Lionel himself never intended to live forever, as he gave his own heart to resurrect Lex in exchange for having Darkseid claim his soul.
A Bad Future that was promptly erased thanks to Time Travel, so it's back to square one.
However, the end of Season 10's "Harvest" is likely not to be undone, so it has finally happened, at last.
With Great Power Comes Great Insanity: All over the place, especially in the earlier seasons. Kryptonite infection usually results in violent obsession in those who gain powers, and the early seasons are littered full of "freak of the week" encounters with previously normal (if often a bit self-centered or jerkish) people who gain powers and soon embark on insane rampages.
Wrote the Book: Lex claims the Luthors wrote the book on uncomfortable silences.
Chloe also says she wrote the book on pining over Clark.

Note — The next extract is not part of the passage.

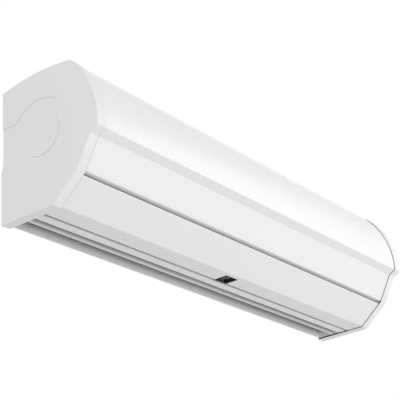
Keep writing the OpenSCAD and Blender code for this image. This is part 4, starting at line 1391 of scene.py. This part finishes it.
@dataclass
class Vanes:
    """The two linked vanes in the outlet."""

    section: Section
    outlet: Outlet
    half: float
    rear_d: float = 34 * MM
    top_z: float = 37 * MM
    foot_w: float = 14 * MM
    foot_h: float = 3.5 * MM
    foot_slope_h: float = 4.2 * MM
    rear_edge: float = 1.6 * MM
    bead_r: float = 3.2 * MM
    lug_x: float = -45.5 * MM
    lug_t: float = 1.5 * MM
    lug_half: float = 3 * MM
    lug_root: float = 2 * MM
    link_z: float = 41 * MM
    edge: float = 0.4 * MM

    def bead(self, d: float) -> Work:
        """The round bead along a vane's pivot.

        Args:
            d: The vane's distance from the wall.

        Returns:
            The bead.
        """
        work = Work("bead", self.section)
        centre = Vector((d, self.outlet.pivot_z))
        return work.rod(work.spot(-self.half, centre), work.spot(self.half, centre), self.bead_r, sides=32)

    def lug(self, d: float) -> Work:
        """The upright lug that carries a vane's link pin.

        Args:
            d: The vane's distance from the wall.

        Returns:
            The lug.
        """
        ends = (self.lug_x, self.lug_x + self.lug_t)
        plate = Work("lug", self.section).block(
            ends, (d - self.lug_half, d + self.lug_half), (self.top_z - self.lug_root, self.link_z)
        )
        eye = Work("lug_eye", self.section)
        centre = Vector((d, self.link_z))
        places = (eye.spot(end, centre) for end in ends)
        return plate.add(eye.rod(*places, self.lug_half, sides=32))

    def front_outline(self) -> list[Point]:
        """Section of the front vane, anticlockwise from the front end of its foot.

        Returns:
            The vane's section.
        """
        half, stem, middle = self.foot_w / 2, self.outlet.vane_t / 2, self.outlet.front_vane_d
        low = self.section.low_z(middle, self.section.rim_low)
        high = low + self.foot_h
        right = [(half, low), (half, high), (stem, high + self.foot_slope_h), (stem, self.top_z)]
        left = [(-d, z) for d, z in reversed(right)]
        return [Vector((middle + d, z)) for d, z in (*right, *left)]

    def rear_outline(self) -> list[Point]:
        """Section of the rear vane, tapered to its lower edge, anticlockwise.

        Returns:
            The vane's section.
        """
        half = self.outlet.vane_t / 2
        low = self.section.low_z(self.rear_d, self.section.rim_low)
        right = [(self.rear_edge / 2, low), (half, self.outlet.pivot_z), (half, self.top_z)]
        left = [(-d, z) for d, z in reversed(right)]
        return [Vector((self.rear_d + d, z)) for d, z in (*right, *left)]

    def vane(self, name: str, outline: list[Point], d: float) -> Work:
        """One vane with its bead and its lug."""
        blade = Work(name, self.section).bar(outline, (-self.half, self.half)).soften(self.edge, angle=30)
        return blade.add(self.bead(d)).add(self.lug(d)).clean()

    def build(self) -> None:
        """Makes both vanes."""
        front = self.vane("front_vane_blade", self.front_outline(), self.outlet.front_vane_d)
        front.finish(Body.FRONT_VANE, "vane_white", VANE_PAINT_WITH_SHADE, "front_vane")
        rear = self.vane("rear_vane_blade", self.rear_outline(), self.rear_d)
        rear.finish(Body.REAR_VANE, "vane_white", VANE_PAINT_WITH_SHADE, "rear_vane")


@dataclass
class LeverAndPocket:
    """The finger lever that turns the vanes, and the black pocket that it moves in."""

    section: Section
    outlet: Outlet
    x: float = 6 * MM
    pad_half: float = 6 * MM
    arm_half: float = 3 * MM
    pad_start: float = 6.5 * MM
    pad_l: float = 10 * MM
    pad_corner: float = 2 * MM
    arm_rise: float = 4.5 * MM
    arm_t: float = 4 * MM
    foot_half: float = 7 * MM
    foot_t: float = 2 * MM
    foot_rise: float = 4.5 * MM
    foot_h: float = 10 * MM
    riser_t: float = 3 * MM
    lever_edge: float = 0.5 * MM
    ridges: int = 3
    ridge_start: float = 2 * MM
    ridge_pitch: float = 3 * MM
    ridge_half: float = 5 * MM
    ridge_r: float = 0.7 * MM
    pocket_h: float = 18 * MM
    wall: float = 1.5 * MM
    gap: float = 0.2 * MM
    hollow_round: float = 1 * MM
    slit_room: float = 2 * MM
    tray_edge: float = 0.25 * MM

    def lever(self) -> None:
        """The lever: foot on the vane, riser, arm and ridged pad."""
        s, x = self.section, self.x
        z0 = s.rim_low + self.arm_rise
        z1 = z0 + self.arm_t
        foot_low = self.outlet.pivot_z + self.foot_rise
        foot_z = (foot_low, foot_low + self.foot_h)
        vane_face_d = self.outlet.front_vane_d + self.outlet.vane_t / 2
        riser_d = vane_face_d + self.foot_t
        pad_d = self.outlet.front_d + self.pad_start
        tip_d = pad_d + self.pad_l
        width = (x - self.pad_half, x + self.pad_half)
        pad = Work("lever_moulding", s).block(width, (pad_d, tip_d), (z0, z1))
        pad.round_edges(self.pad_corner, upright, segments=4)
        arm = (x - self.arm_half, x + self.arm_half)
        pad.add(Work("arm", s).block(arm, (riser_d, tip_d - self.pad_corner), (z0, z1)))
        pad.add(Work("riser", s).block(arm, (riser_d, riser_d + self.riser_t), (z0, foot_z[1])))
        foot = (x - self.foot_half, x + self.foot_half)
        pad.add(Work("foot", s).block(foot, (vane_face_d, riser_d), foot_z))
        pad.soften(self.lever_edge)
        for i in range(self.ridges):
            line = Vector((pad_d + self.ridge_start + i * self.ridge_pitch, z0))
            ridge = Work("ridge", s)
            ends = (ridge.spot(x - self.ridge_half, line), ridge.spot(x + self.ridge_half, line))
            pad.add(ridge.rod(*ends, self.ridge_r, sides=16))
        pad.clean().finish(Body.FRONT_VANE, "lever_grey", LEVER_PLASTIC, "louvre_lever")

    def pocket(self) -> None:
        """The pocket: a moulded tray with a flush rim and a slit for the lever's arm."""
        s, hole, low = self.section, self.outlet, self.section.rim_low
        half = hole.pocket_half
        d0, d1 = hole.front_d + self.gap, hole.front_d + hole.pocket_deep
        top = low + self.pocket_h
        rim = low + hole.skin + self.gap
        outer = half + self.wall
        tray = Work("pocket_tray", s).block((-outer, outer), (d0, d1 + self.wall), (rim, top + self.wall))
        ends = (d0, d1 - self.gap)
        flush = [Vector((d, s.low_z(d, low))) for d in ends]
        flush += [Vector((d, rim + MM)) for d in reversed(ends)]
        lip = Work("pocket_lip", s).bar(flush, (self.gap - half, half - self.gap))
        tray.add(lip.round_edges(hole.pocket_corner, upright))
        heights = (low - CLEAR, top)
        inner = half - self.wall
        hollow = Work("hollow", s).block((-inner, inner), (d0 + self.wall, d1 - self.wall), heights)
        tray.cut(hollow.soften(self.hollow_round, segments=3))
        slit = self.arm_half + self.slit_room
        width, depths = (self.x - slit, self.x + slit), (d0 - CLEAR, d0 + 2 * self.wall)
        tray.cut(Work("slit", s).block(width, depths, heights))
        tray.soften(self.tray_edge)
        tray.clean().finish(Body.CASING, "pocket_black", POCKET_PLASTIC, "lever_pocket")

    def build(self) -> None:
        """Makes the lever and its pocket."""
        self.lever()
        self.pocket()


# ---------------------------------------------------------------- studio


@dataclass(frozen=True)
class Lamp:
    """A soft square lamp that points at the unit's middle."""

    name: str
    place: Place
    watts: float
    target: Place = (0, -0.1, -0.03)
    size: float = 1.5

    def build(self) -> None:
        """Hangs the lamp."""
        data = bpy.data.lights.new(self.name, "AREA")
        data.shape = "SQUARE"
        data.size = self.size
        data.energy = self.watts
        lamp = bpy.data.objects.new(self.name, data)
        lamp.location = self.place
        lamp.rotation_euler = (Vector(self.target) - Vector(self.place)).to_track_quat("-Z", "Y").to_euler()
        bpy.context.scene.collection.objects.link(lamp)


@dataclass(frozen=True)
class Studio:
    """Camera, lamps, pale floor and plain white surroundings."""

    eye: Place = (-1.58857, -1.14942, -0.7883)
    yaw: float = 55.0044
    pitch: float = 22.5133
    roll: float = -3.8453
    lens_mm: float = 107.25
    sensor_mm: float = 36.0
    nearest: float = 0.05
    farthest: float = 60.0
    ambient: float = 0.54
    floor_place: Place = (0.0, -1.0, -2.15)
    floor_size: float = 14.0
    lamps: tuple[Lamp, ...] = (
        Lamp("front_lamp", (0.632, -2.46, -0.889), 20.7),
        Lamp("left_lamp", (-2.511, -0.773, 0.0), 14.7),
        Lamp("right_lamp", (1.728, -1.828, 0.889), 14.7),
    )

    def camera(self) -> None:
        """Sets up the camera at the photograph's viewing angle."""
        yaw, pitch, roll = (math.radians(a) for a in (self.yaw, self.pitch, self.roll))
        ahead = Vector((math.sin(yaw) * math.cos(pitch), math.cos(yaw) * math.cos(pitch), math.sin(pitch)))
        level = Vector((math.cos(yaw), -math.sin(yaw), 0))
        plumb = level.cross(ahead)
        right = math.cos(roll) * level + math.sin(roll) * plumb
        up = math.cos(roll) * plumb - math.sin(roll) * level
        data = bpy.data.cameras.new("camera")
        data.lens, data.sensor_width = self.lens_mm, self.sensor_mm
        data.clip_start, data.clip_end = self.nearest, self.farthest
        camera = bpy.data.objects.new("camera", data)
        turn = Matrix((right, up, -ahead)).transposed().to_4x4()
        camera.matrix_world = Matrix.Translation(self.eye) @ turn
        bpy.context.scene.collection.objects.link(camera)
        bpy.context.scene.camera = camera

    def world(self) -> None:
        """Surrounds the unit with even light that looks white to the camera and in reflections."""
        world = bpy.data.worlds.new("studio")
        bpy.context.scene.world = world
        world.use_nodes = True
        recipe = Recipe(world.node_tree)
        path = recipe.node("ShaderNodeLightPath", {}, {})
        seen = sum(
            (recipe.out(path, f"Is {kind} Ray") for kind in ("Glossy", "Transmission")),
            recipe.out(path, "Is Camera Ray"),
        ).at_most(1.0)
        strength = seen * (1 - self.ambient) + self.ambient
        sky = recipe.node("ShaderNodeBackground", {}, {"Color": grey(1.0), "Strength": strength})
        recipe.node("ShaderNodeOutputWorld", {}, {"Surface": recipe.out(sky, 0)})

    def floor(self) -> None:
        """Lays the pale floor, as far under the unit as a doorway is high."""
        bpy.ops.object.select_all(action="DESELECT")
        bpy.ops.mesh.primitive_plane_add(size=self.floor_size, location=self.floor_place)
        floor = bpy.context.object
        floor.name = "studio_floor"
        material = bpy.data.materials.new("pale_floor")
        material.use_nodes = True
        recipe = Recipe(material.node_tree)
        shade = recipe.tone(recipe.noise(3, 2), grey(0.93), grey(0.95))
        recipe.surface(base_color=shade, roughness=0.85)
        floor.data.materials.append(material)

    def build(self) -> None:
        """Sets up the whole studio."""
        bpy.context.scene.view_settings.view_transform = "Standard"
        self.camera()
        self.world()
        self.floor()
        for lamp in self.lamps:
            lamp.build()


def main() -> None:
    """Builds the studio and the unit's looks."""
    logging.basicConfig(level=logging.INFO, format="%(message)s")
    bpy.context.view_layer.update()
    low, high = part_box("left_end_cap")
    section = Section(datum=-low.z - Section.fall)
    outlet = Outlet()
    skin_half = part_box("upper_front_cover")[1].x
    Studio().build()
    dress_inner_parts()
    EndCaps(section, half_l=-low.x, body_half=-high.x).build()
    FrontPanels(section, outlet, skin_half).build()
    TopRail(section, skin_half).build()
    IntakeGrille(section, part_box("top_intake_grille")[1].x).build()
    Vanes(section, outlet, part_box("front_vane")[1].x).build()
    LeverAndPocket(section, outlet).build()


if __name__ == "__main__":
    main()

Xanatos Gambit: "Absolute Justice" has Amanda Waller and Checkmate. She uses her Suicide Squad (or a member of it) to go after the JSA, not really caring that he kills a couple but killing him when he tried to kill everyone. Why? She wanted to bring them out of hiding to join the budding JLA and prepare for the coming Apocalypse (or is it Apokolips?).
Both Clark and Bizarro were searching for Dax-Ur for different reasons. Brainiac separately told both of them to find Dax-Ur's shield, a device which would transport the user to Dax-Ur himself. Clark manages to find it and locates Dax-Ur. It didn't matter to Brainiac who reached Dax-Ur. What's important was that the activation of the shield emitted a beacon which allowed Brainiac to reach Dax-Ur, who had created him. Brainiac wanted to download information from Dax-Ur's brain to upgrade himself and become more powerful.
In Season 5, Brainiac had wanted to use Clark as Zod's vessel. When that didn't work, he simply used Lex as Zod's vessel.
You Look Familiar: Shawn Ashmore played a villain in Seasons 1 and 3, but his identical twin brother Aaron plays Henry "Jimmy" Olsen in later seasons. Aaron returns in the series finale to play James Bartholomew Olsen.